Shadow bands are not spooky at all. The "atmospheric irregularity" explanation makes lots of sense. Here's a web site with a video of observed shadow bands along with that explanation:


I can add something from my own experience durung a solar eclipse. When the visible part of the sun was just a thin crescent, shadows on the ground looked really very weird, and I couldn't figure out why until I walked under a leafy tree. The small holes in the shade of the leafy tree acted like little pinhole cameras and projected real images of the sun on the ground underneath the tree. On non-eclipse days we get them too, but don't think too much of the round images which blend together.

Without the tree, however, the atmosphere itself acts like a really bad imaging system. The swirling turbulence of the air makes little eddies of alternating high and low density. You can see this effect by looking over a road on a hot day at a faraway object, or looking at the heat-induced swirls over a hot stove or behind a jet engine. The bits of air of different densities will have different refractive indexes and will act like little swirling lenses. These lenses may preferentially focus light from a point source towards a spot on the ground more than towards another spot on the ground, making one place light and another dark.

You can reproduce this effect yourself by shining a flashlight beam over a lit candle in the dark, projecting the flashlight beam on a white wall or piece of paper far away. The farther away the flashlight is (the more it appears to be a point source of light) the sharper the image of the heat eddies will be.

If instead of a point source of light you have a narrow slit of light, you will get lots of smeared slit-shaped images superimposed on each other. This is what happens in an eclipse just before the moon blocks all the light from the sun -- a tiny little sliver of the sun will be visible on one edge of the moon, and the images of this focused and defocused by the atmospheric turbulence will be seen as bands on the ground.

The bands move with the speed of the wind, and are observed to travel perpendicular to their lengths. This is because motion along the bands is not easy to make out because the bands look pretty much the same along their lengths.

On a planet with no atmosphere, no shadow bands are expected to be visible. For different atmospheres, they should be visible as long as there is turbulence which creates regions of different densities and refractive indexes.

On your gravity and planetary alignment question, the answer is no, there is no reason to expect any dire consequences of planetary alignment. Planetary alignment, when it does happen, does not create easily measurable effects on anything. The planets interact gravitationally with each other, and the force of gravity between one planet and another is extremely weak, and becomes weaker very rapidly with increasing distance away.

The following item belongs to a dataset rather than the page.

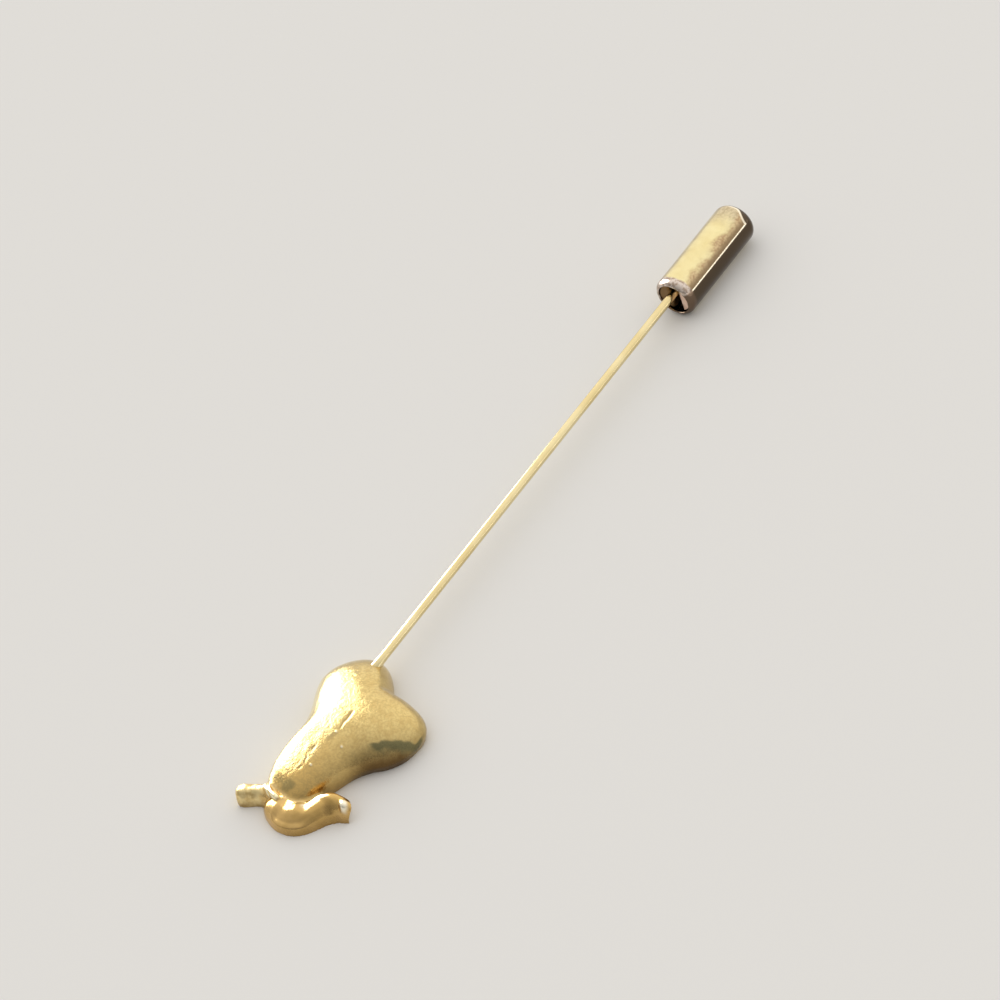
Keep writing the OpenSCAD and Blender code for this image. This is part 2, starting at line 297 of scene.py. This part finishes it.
def head_relief(point, marks):
    """How far the skin of the head stands out at a point, in metres."""
    polish = marks["polish"]
    fruit = 1 - polish
    even = FRUIT_WAVE * grains(point, 2.4, 1) + FRUIT_RIPPLE * grains(point, 0.8, 2)
    pits = PIT * grains(point, 0.6, 3) + SMALL_PIT * grains(point, 0.28, 4) - PITS_SUNK
    flank = ease(-0.5, 2.0, point.y / MM) * (1 - ease(-3.0, -1.0, point.x / MM))
    nib = max(1 - ease(0.05, 0.2, away(point, x, y)) for x, y in NIBS)
    height = even + max(marks["pitted"], 0.5 * flank) * pits - FOLD_DEPTH * marks["fold"]
    height = fruit * (height + NIB_HEIGHT * nib)
    height += SEAM_HEIGHT * (1 - ease(0.05, 0.38, from_line(point, SEAM)))
    leaf = polish * ease(1.0, 0.0, point.y / MM)
    height -= HOLLOW_DEPTH * (1 - ease(0.0, 0.8, away(point, *LEAF_HOLLOW))) * leaf
    height += FLARE_HEIGHT * (1 - ease(0.0, 0.6, away(point, *LEAF_FLARE))) * leaf
    stem = ease(1.6, 2.4, point.y / MM) * polish
    height += stem * (STEM_ROUGH * grains(point, 0.8, 7) + STEM_GRIT * grains(point, 0.4, 8))
    height += polish * (LEAF_WAVE * grains(point, 1.4, 10) + LEAF_RIPPLE * grains(point, 0.5, 11))
    return height * MM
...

The gravitational tugs of planets on each other do have some tiny effects. For example, Neptune's tug on Uranus is sufficiently large to perturb Uranus's orbit over the course of years away from its normal path, while Neptune is close. This is the way Neptune's existance was predicted, by making very precise measurements of Uranaus's postion over the course of many years and discovering tiny but significant discrepancies. Pluto's orbit is calculated to have a chaotic component to it due to the changing gravitaitonal interactions over the course of hundreds of millions of Pluto orbits. Earth's orbit is dominated by the Sun's gravitational field because the sun is so much very much more massive than anything else in the solar system, and is also rather close to the earth, when compared to how far away some of the more massive planets in the solar system are from earth.